Sometimes the humblest artifacts hold the most interesting lessons. For example, behold the Apple menu in the top-left of the modern Mac OS:
Single-click the Apple logo, and the menu remains open until you click elsewhere. Just like you’d expect. Now let’s rewind back to its infancy:
Looks much the same, right? But in the late 80s, WIMP interfaces were a novelty. People were much less accustomed to the behavior of mice, menus, and these nascent symbolic representations of data. And thus the behavior of the menu was subtly different: you had to hold your mouse down in order to keep the menu open before releasing your mouse over the item you wanted to select, forming a canonical quasimode (a mode maintained by constant user action, like using the shift key as opposed to caps lock).

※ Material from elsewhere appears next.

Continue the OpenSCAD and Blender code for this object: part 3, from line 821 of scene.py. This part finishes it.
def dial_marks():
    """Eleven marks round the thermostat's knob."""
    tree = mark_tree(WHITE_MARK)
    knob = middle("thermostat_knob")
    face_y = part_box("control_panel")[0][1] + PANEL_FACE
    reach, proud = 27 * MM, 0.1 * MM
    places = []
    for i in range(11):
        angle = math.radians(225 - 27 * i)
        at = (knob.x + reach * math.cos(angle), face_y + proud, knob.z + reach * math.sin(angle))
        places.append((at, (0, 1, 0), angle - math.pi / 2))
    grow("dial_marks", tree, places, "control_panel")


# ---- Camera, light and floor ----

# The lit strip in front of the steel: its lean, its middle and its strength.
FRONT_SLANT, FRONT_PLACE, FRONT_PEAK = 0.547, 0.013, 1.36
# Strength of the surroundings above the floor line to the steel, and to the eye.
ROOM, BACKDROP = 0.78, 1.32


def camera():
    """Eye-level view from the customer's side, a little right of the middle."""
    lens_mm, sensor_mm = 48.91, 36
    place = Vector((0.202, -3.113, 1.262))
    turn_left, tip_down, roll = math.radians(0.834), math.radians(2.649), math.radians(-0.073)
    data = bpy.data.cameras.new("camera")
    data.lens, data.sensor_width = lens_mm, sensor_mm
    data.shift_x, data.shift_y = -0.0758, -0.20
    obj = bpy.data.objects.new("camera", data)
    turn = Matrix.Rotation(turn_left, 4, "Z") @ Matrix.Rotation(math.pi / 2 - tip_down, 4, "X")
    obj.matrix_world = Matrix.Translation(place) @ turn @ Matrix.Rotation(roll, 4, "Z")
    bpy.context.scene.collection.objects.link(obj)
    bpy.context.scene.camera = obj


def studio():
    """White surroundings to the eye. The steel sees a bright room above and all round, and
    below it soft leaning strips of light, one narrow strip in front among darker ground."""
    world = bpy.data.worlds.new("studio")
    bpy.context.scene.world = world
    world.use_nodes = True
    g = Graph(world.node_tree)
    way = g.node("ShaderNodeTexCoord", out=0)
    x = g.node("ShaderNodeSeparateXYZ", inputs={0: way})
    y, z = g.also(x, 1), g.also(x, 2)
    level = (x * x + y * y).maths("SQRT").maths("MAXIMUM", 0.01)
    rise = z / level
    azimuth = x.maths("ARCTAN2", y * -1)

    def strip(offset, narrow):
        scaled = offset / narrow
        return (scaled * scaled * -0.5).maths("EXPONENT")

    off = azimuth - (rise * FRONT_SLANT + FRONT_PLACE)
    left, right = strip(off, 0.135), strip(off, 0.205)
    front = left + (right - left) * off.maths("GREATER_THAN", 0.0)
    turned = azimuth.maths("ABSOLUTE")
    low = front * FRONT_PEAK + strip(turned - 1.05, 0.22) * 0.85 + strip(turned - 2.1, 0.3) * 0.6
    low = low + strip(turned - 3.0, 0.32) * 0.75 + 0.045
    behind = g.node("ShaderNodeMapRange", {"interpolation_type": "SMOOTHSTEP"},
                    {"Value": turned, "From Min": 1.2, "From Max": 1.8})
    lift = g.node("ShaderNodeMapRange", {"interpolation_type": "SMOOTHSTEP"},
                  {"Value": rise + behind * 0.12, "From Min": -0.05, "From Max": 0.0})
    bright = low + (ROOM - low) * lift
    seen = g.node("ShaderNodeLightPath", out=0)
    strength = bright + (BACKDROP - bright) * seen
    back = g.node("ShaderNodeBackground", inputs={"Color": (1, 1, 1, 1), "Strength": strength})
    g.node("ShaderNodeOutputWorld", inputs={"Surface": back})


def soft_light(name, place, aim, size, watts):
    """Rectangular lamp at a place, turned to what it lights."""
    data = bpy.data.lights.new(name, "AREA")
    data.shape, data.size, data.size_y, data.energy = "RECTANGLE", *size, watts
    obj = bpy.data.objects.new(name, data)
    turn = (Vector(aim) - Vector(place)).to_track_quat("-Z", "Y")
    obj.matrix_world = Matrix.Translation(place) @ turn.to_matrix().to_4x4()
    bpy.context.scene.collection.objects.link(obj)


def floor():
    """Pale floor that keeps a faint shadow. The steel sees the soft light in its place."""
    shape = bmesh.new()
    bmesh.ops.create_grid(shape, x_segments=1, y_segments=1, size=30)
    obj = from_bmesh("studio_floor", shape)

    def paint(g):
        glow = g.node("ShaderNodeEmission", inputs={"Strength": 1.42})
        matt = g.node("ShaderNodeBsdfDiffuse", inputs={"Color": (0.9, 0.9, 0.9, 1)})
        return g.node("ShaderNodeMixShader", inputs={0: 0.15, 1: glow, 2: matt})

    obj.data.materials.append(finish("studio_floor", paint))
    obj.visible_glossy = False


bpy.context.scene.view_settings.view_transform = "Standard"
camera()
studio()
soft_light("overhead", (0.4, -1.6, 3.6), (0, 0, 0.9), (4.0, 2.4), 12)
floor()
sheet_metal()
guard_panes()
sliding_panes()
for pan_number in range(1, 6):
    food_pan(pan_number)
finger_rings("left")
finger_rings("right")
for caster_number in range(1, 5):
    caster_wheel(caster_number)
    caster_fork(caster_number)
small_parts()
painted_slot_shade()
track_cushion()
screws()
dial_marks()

This design decision meant menu navigation required more physical work and mouse gymnastics, but avoided mode errors and an early usability issue for a society unfamiliar with menus: “this thing is open, how do I get rid of it?”
Times have changed, though, and an average person’s familiarity with computing has evolved with it. Now the tradeoff is no longer that powerful, and drop-downs and menus tend to exhibit the full-modal single-click-and-it-stays-open-until-you-click behavior. (In a display of brilliance, though, most drop-downs and menus now support both behaviors; for example, try striking the aforementioned Apple menu with a single, quick click, and you get the modal behavior. Then try a prolonged and pronounced click-and-hold, and it becomes quasimodal. Its behavior personalizes itself toward your expectation, which the system cleverly intuits based on the action you choose to trigger the interaction.)
In 1951, Raymond Loewy (known for the maxim “form follows function”) also coined a slightly less commonly known adage: “most advanced, yet acceptable.” (Or MAYA to be short, not to be confused with the design firm named after it.)
Our desire is naturally to give the buying public the most advanced product that research can develop and technology can produce. Unfortunately, it has been proved time and time again that such a product does not always sell well. […] The adult public’s taste is not necessarily ready to accept the logical solutions to their requirements if the solution implies too vast a departure from what they have been conditioned into accepting as the norm.
Loewy tended to describe this in terms of taste or style and talked about a “tug of war between attraction to the new and fear of the unfamiliar,” but MAYA entails more than just surface-level whims of the public; it reaches deep into the functionality of the product. And it means that sometimes we need to make slow progress towards novelty and reevaluate even the smallest tradeoffs and design decisions as the world changes. The evolution of that menu micro-interaction is the smallest example of making a terrifyingly new paradigm just the tiniest bit more acceptable, more aware of its users’ world… and as that world adapted, so did the design.
On the larger scale, MAYA may partially explain the failure of many products that dared to tread too far over the line without doing enough to make themselves approachable and acceptable (hello, Google Wave). And on the flip side, it also explains why I’ve witnessed many colleagues achieve success by starting with the tiniest, incremental improvements initially, then slowly taking small yet revolutionary steps toward something truly novel, eventually revealing the grand scheme they had in their heads all along. When the situation calls for it (and, of course, it doesn’t always), this can be a rewarding strategy for those who are patient and far-sighted enough.
That four-letter principle, which I don’t hear in product planning nearly often enough, carries so many implications: that novelty introduces tradeoffs of its own; that cultural expectations rapidly shift and thus even the most impeccable design may seem silly in 10 years; and that sometimes sudden revolutionary novelty is the best answer, but every now and then, patient and intentional evolution is a necessary part of our work as designers. Because form follows function, but even function follows societal context.